Originally Posted by Dude
It wasn't just that a woman was the lead software engineer (a term Margaret Hamilton coined, btw, in an effort to gain some well-deserved respect from the hardware folks), but the programming team was woman-dominated.
I have read a couple of books about Apollo but had never heard about her, (or for that matter the role of any women in the Apollo program) so I decided to look her up. From her Wikipedia page, I learned that Margaret Hamilton was director of software for Apollo & Skylab and that her software compensated for hardware alarms that were coming up during the final landing phase of Apollo 11.

The strange thing is that I can barely find her anywhere else. And what I did find was odd.

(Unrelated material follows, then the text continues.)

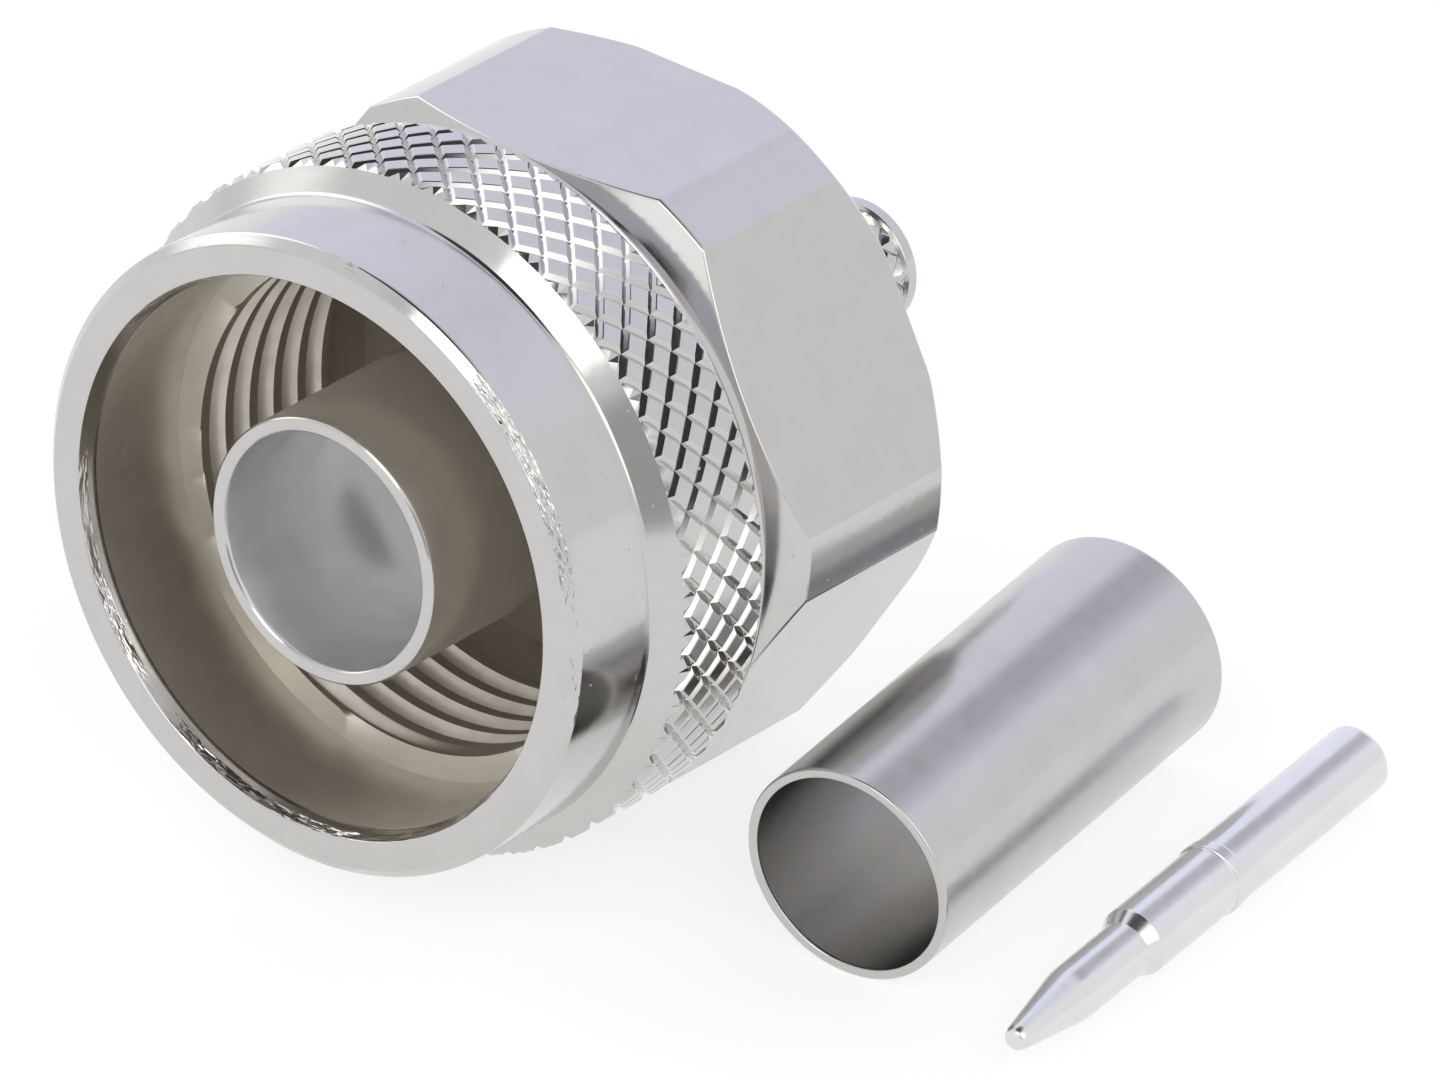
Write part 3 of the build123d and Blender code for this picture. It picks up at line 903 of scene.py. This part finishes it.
def make_floor():
    """A white table that keeps a faint shadow, white to the camera, to gloss and to glass."""
    bpy.ops.mesh.primitive_plane_add(size=FLOOR_SIZE, location=(0, 0, 0))
    floor = bpy.context.object
    floor.name = "floor"
    material = bpy.data.materials.new("white_table")
    material.use_nodes = True
    tree = material.node_tree
    nodes = tree.nodes
    nodes.clear()
    matt = nodes.new("ShaderNodeBsdfDiffuse")
    matt.inputs["Color"].default_value = (*FLOOR_SHADOW, 1)
    glow = nodes.new("ShaderNodeEmission")
    glow.inputs["Color"].default_value = (*FLOOR_GLOW, 1)
    seen = nodes.new("ShaderNodeAddShader")
    link(tree, matt.outputs[0], seen.inputs[0])
    link(tree, glow.outputs[0], seen.inputs[1])
    plain = nodes.new("ShaderNodeBsdfDiffuse")
    plain.inputs["Color"].default_value = (*FLOOR_PLAIN, 1)
    path = nodes.new("ShaderNodeLightPath")
    either = path.outputs["Is Camera Ray"]
    for ray in ("Is Glossy Ray", "Is Transmission Ray"):
        either = maths(tree, "MAXIMUM", either, path.outputs[ray])
    mix = nodes.new("ShaderNodeMixShader")
    link(tree, either, mix.inputs["Fac"])
    link(tree, plain.outputs[0], mix.inputs[1])
    link(tree, seen.outputs[0], mix.inputs[2])
    out = nodes.new("ShaderNodeOutputMaterial")
    link(tree, mix.outputs[0], out.inputs["Surface"])
    floor.data.materials.append(material)


# The plug's axis is the nut's own joint; the loose pieces are placed by their bores
spin = frame["joints"][0]
rim = Vector(spin["pos_m"])
plug = placed(rim, Vector(spin["axis"]).normalized())
ferrule_middle, ferrule_along = mount("ferrule_bore")
ferrule = placed(ferrule_middle - ferrule_along * FERRULE_LENGTH / 2 * MM, ferrule_along)
wire_middle, pin_along = mount("wire_bore")
pin_length = PIN_NOSE + PIN_SHOULDER + PIN_BODY + PIN_RING + PIN_TAIL
pin = placed(wire_middle - pin_along * (pin_length - PIN_WIRE_DEPTH / 2) * MM, pin_along)

nut_nickel = nickel("nut_nickel", NUT_PLATING)
inner_nickel = nickel("inner_nickel", INNER_PLATING)
tube_painted_light = nickel("tube_painted_light", TUBE_PAINTED_LIGHT_PLATING)
relief_painted_light = nickel("relief_painted_light", RELIEF_PAINTED_LIGHT_PLATING)
bore_painted_light = nickel("bore_painted_light", BORE_PAINTED_LIGHT_PLATING)
stem_nickel = nickel("stem_nickel", STEM_PLATING)
ferrule_nickel = nickel("ferrule_nickel", FERRULE_PLATING)
pin_nickel = nickel("pin_nickel", PIN_PLATING)
ring_steel = nickel("ring_steel", SPRING_PLATING)
bead_plastic = soft_material("bead_plastic", BEAD_WHITE, BEAD_ROUGHNESS, BEAD_GRAIN)
gasket_rubber = soft_material("gasket_rubber", RUBBER_BROWN, RUBBER_ROUGHNESS, RUBBER_GRAIN)

# The nut's last slot, its rear bore and the relief behind the thread, takes the lighter relief plating: painted
# light in the shade inside the nut
nut_finish = (nut_nickel, inner_nickel, nut_nickel, relief_painted_light)
piece("coupling_nut_skin", nut_mesh(), plug, nut_finish, "coupling_nut", "nut")
stem_finish = (stem_nickel, stem_nickel, stem_nickel)
piece("body_skin", body_mesh(), plug, stem_finish, "body", "plug")
# The contact's outside and its bore take lighter, less metallic copies of the nickel, painted light in the shade
# of the nut's mouth; its front face takes the nut's own nickel
tube_finish = (tube_painted_light, bore_painted_light, tube_painted_light, nut_nickel)
piece("outer_contact_skin", contact_mesh(), plug, tube_finish, "outer_contact", "plug")
ferrule_finish = (ferrule_nickel,)
piece("crimp_ferrule_skin", ferrule_mesh(), ferrule, ferrule_finish, "crimp_ferrule", "plug")
piece("centre_contact_skin", pin_mesh(), pin, (pin_nickel,), "centre_contact", "plug")

carried_over = {"insulator": bead_plastic, "gasket": gasket_rubber, "snap_ring": ring_steel}
for node, material in carried_over.items():
    data = frame["nodes"][node].data
    data.materials.clear()
    data.materials.append(material)

place_camera(rim)
make_world()
make_floor()
place_front_box()

bpy.context.scene.view_settings.view_transform = "Standard"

I have Gene Kranz's book "Failure is not an Option" at home. Looking through the 20 pictures in the middle of the book, there is not a single woman in any of them, except for Gene's wife in one photo. Hamilton is not listed in the index, nor did I find her mentioned during Gene's description of the alarms that happened during Apollo 11's landing.

In addition, when I searched for a description of the landing sequence, I found an article by Don Eyles (http://www.doneyles.com/LM/Tales.html) about the Lunar Module Guidance Computer, which doesn't mention Margaret Hamilton at all, or even the word "women". Don has a picture showing some of the people involved in writing this software--and not a single woman in sight.

Don instead gives credit to a person named Hal Laning for writing the software. Hal Laning has a wikipedia page, which describes some of the same work that Margaret's page does, but neither mentions the other person.

Has Margaret's role in history, and that of other women in STEM, been diminished, or is there something else going on?